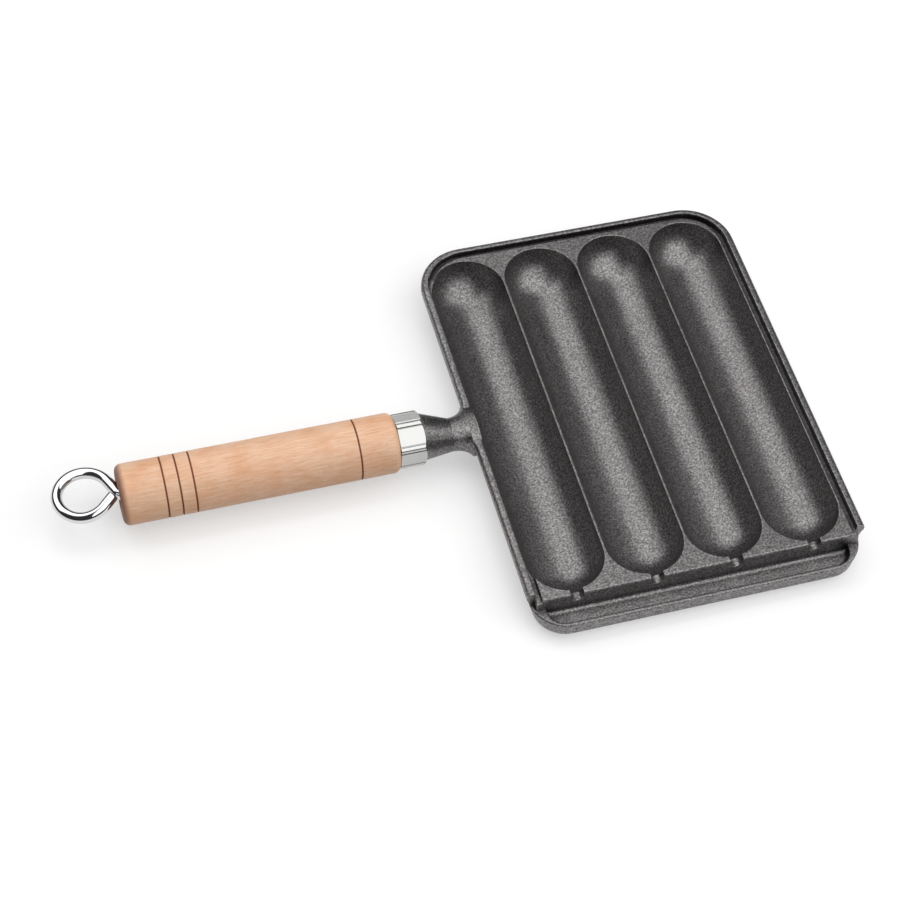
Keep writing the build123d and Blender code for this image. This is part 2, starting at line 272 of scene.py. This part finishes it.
def turned(stations, radii, steps):
    """A grid of rings about the handle's axis. Ring i is at stations[i], measured towards -X from the
    origin, and radii[i] may be one radius or one for each angle."""
    angle = np.linspace(0, 2 * np.pi, steps, endpoint=False)
    radii = np.broadcast_to(np.asarray(radii).reshape(len(stations), -1), (len(stations), steps))
    x = np.broadcast_to(-np.asarray(stations)[:, None], radii.shape)
    return np.stack([x, axis_y - radii * np.sin(angle), axis_z + radii * np.cos(angle)], axis=-1)


def corner_arc(middle, radius, start_angle, end_angle, steps=10):
    """Points of a rounded corner: a circle about middle from one angle to another, in degrees."""
    angle = np.radians(np.linspace(start_angle, end_angle, steps))
    return np.stack([middle[0] + radius * np.cos(angle), middle[1] + radius * np.sin(angle)], axis=-1)


# %% [markdown]
# ## The turned grip
# The grip is beech turned on a lathe: a plain cylinder with softened ends, a hollow for the eye's bend, and
# four lines that a wire burnt into it as it spun. Its profile is one closed outline of station and radius,
# carried round the axis, so the bore is there too and the wall is a true solid. Slow waves of a fiftieth of
# a millimetre are the turner's hand, and a ring of points held close to each edge keeps its shading crisp.

# %% Grip profile and piece
end_radius, shoulder_radius, mouth_radius, mouth_depth = 3.0, 3.2, 7.3, 4.4
mouth_lip = np.array(((0.0, 0.5), (0.1, 0.12), (0.5, -0.42)))
hand_wave, first_wave, second_wave = 0.02, 5.1, 8.7
burnt_depth, burnt_width = 0.35, 0.9
burnt_places = np.array((19.0, 25.1, 31.2, 102.5))
bore_hold, shoulder_hold, end_hold, mouth_hold = 0.01, 0.3, 0.4, 0.1
near, far = -grip_high[0], -grip_low[0]
bore = bore_diameter / 2


def grip_height(station):
    """The grip's radius along its straight side: the full radius plus the waves, less a dip for each burnt
    line. A dip is a squared cosine as wide as its line. The waves are the mean of two sines less one, so
    they only cut in."""
    away = np.abs(station[:, None] - (far - burnt_places)[None, :]) / (burnt_width / 2)
    dips = burnt_depth * np.where(away < 1, np.cos(away * np.pi / 2) ** 2, 0).sum(axis=1)
    waves = hand_wave * ((np.sin(station / first_wave) + np.sin(station / second_wave + 1)) / 2 - 1)
    return grip_radius + waves - dips


side = np.unique(np.concatenate([np.linspace(near + shoulder_radius, far - end_radius, 120)] + [
    far - place + np.linspace(-burnt_width / 2, burnt_width / 2, 15) for place in burnt_places]))
profile = np.vstack([
    [(near, bore), (near, bore + bore_hold), (near, grip_radius - shoulder_radius - shoulder_hold)],
    corner_arc((near + shoulder_radius, grip_radius - shoulder_radius), shoulder_radius, 180, 90)[:-1],
    np.stack([side, grip_height(side)], axis=-1),
    corner_arc((far - end_radius, grip_radius - end_radius), end_radius, 90, 0)[1:],
    [(far, grip_radius - end_radius - end_hold)],
    (far, mouth_radius) + mouth_lip * (-1, 1),
    [(far - mouth_depth + mouth_hold, bore + mouth_hold), (far - mouth_depth, bore)]])
grip = skin("turned_grip", turned(profile[:, 0], profile[:, 1], 128))

# %% [markdown]
# ## Beech
# Beech is pale and pinkish, with straight grain along the grip, thin short streaks a little lighter and
# darker than the rest, and broad soft patches that lean to orange. The lathe cuts it smooth, so the grain
# hardly stands up and a thin oil gives a soft shine. Each streak is noise drawn out along the grip, so that
# it is several millimetres long and less than one wide.

# %% Beech material
streak_mm, streak_stretch, fleck_mm, fleck_stretch, patch_mm = 0.5, 16.0, 0.35, 8.0, 11.0
streak_share, most_flecked = 0.5, 0.3
beech = start("turned_beech")
beech_place = add(beech, "TexCoord").outputs["Object"]
streak_place = add(beech, "Mapping", {"Vector": beech_place, "Scale": [
    1 / (streak_mm * streak_stretch * MM), 1 / (streak_mm * MM), 1 / (streak_mm * MM)]})
streak = add(beech, "TexNoise", {"Vector": streak_place, "Scale": 1.0, "Detail": 3.0, "Roughness": 0.6})
fleck_place = add(beech, "Mapping", {"Vector": beech_place, "Scale": [
    1 / (fleck_mm * fleck_stretch * MM), 1 / (fleck_mm * MM), 1 / (fleck_mm * MM)]})
fleck = add(beech, "TexNoise", {"Vector": fleck_place, "Scale": 1.0, "Detail": 1.0})
cloud = add(beech, "TexNoise", {"Vector": beech_place, "Scale": 1 / (patch_mm * MM), "Detail": 2.0})
patch_colour = add(beech, "ValToRGB", {"Fac": cloud},
                   ((0.35, "#E3A77E"), (0.5, "#E8B997"), (0.65, "#EDC5A6")))
streak_colour = add(beech, "ValToRGB", {"Fac": streak},
                    ((0.3, "#CE9469"), (0.5, "#E8B997"), (0.7, "#F6D4B8")))
plain_wood = add(beech, "Mix", {"Factor": streak_share, "A": patch_colour, "B": streak_colour},
                 data_type="RGBA")
fleck_mask = add(beech, "MapRange", {"Value": fleck, "From Min": 0.64, "From Max": 0.74, "To Min": 0.0,
                                     "To Max": most_flecked})
flecked = add(beech, "Mix", {"Factor": fleck_mask, "A": plain_wood, "B": colour("#B07A55")},
              data_type="RGBA")
print("beech: streaks %.1f mm wide" % streak_mm)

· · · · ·

From the first line of the data through the line with "return np.stack([x, axis_y", quote each line exactly and add nothing else.

• [ANSWER TO THIS EXERCISE]:
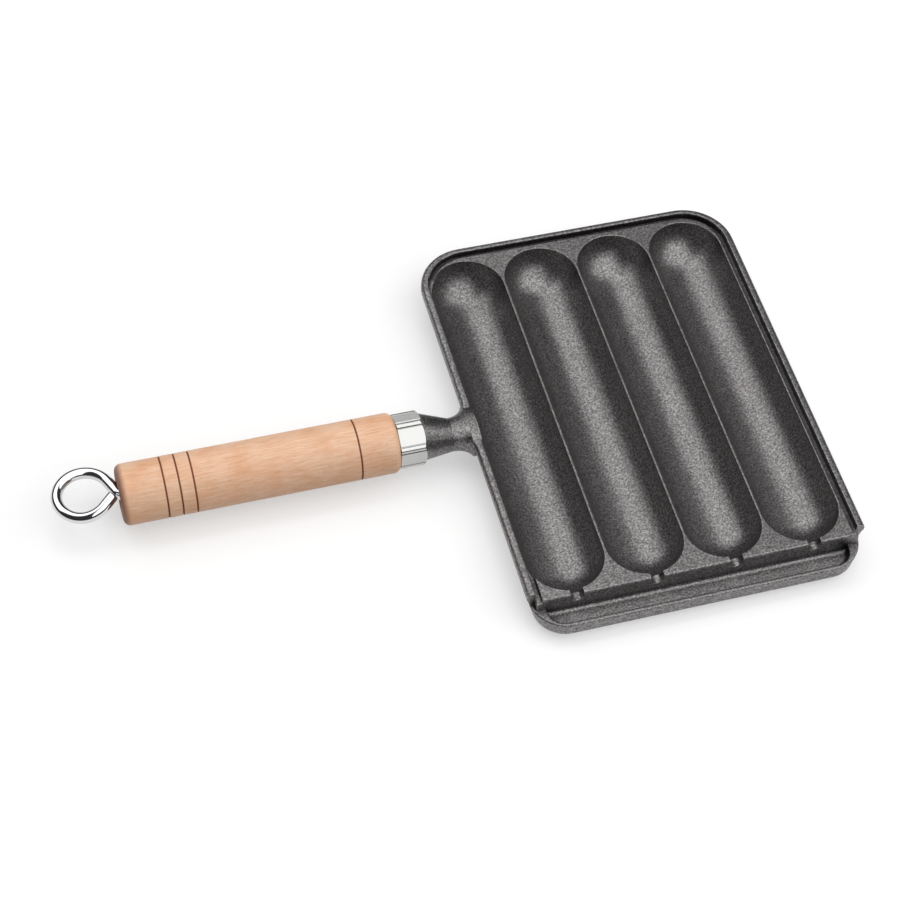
Keep writing the build123d and Blender code for this image. This is part 2, starting at line 272 of scene.py. This part finishes it.
def turned(stations, radii, steps):
    """A grid of rings about the handle's axis. Ring i is at stations[i], measured towards -X from the
    origin, and radii[i] may be one radius or one for each angle."""
    angle = np.linspace(0, 2 * np.pi, steps, endpoint=False)
    radii = np.broadcast_to(np.asarray(radii).reshape(len(stations), -1), (len(stations), steps))
    x = np.broadcast_to(-np.asarray(stations)[:, None], radii.shape)
    return np.stack([x, axis_y - radii * np.sin(angle), axis_z + radii * np.cos(angle)], axis=-1)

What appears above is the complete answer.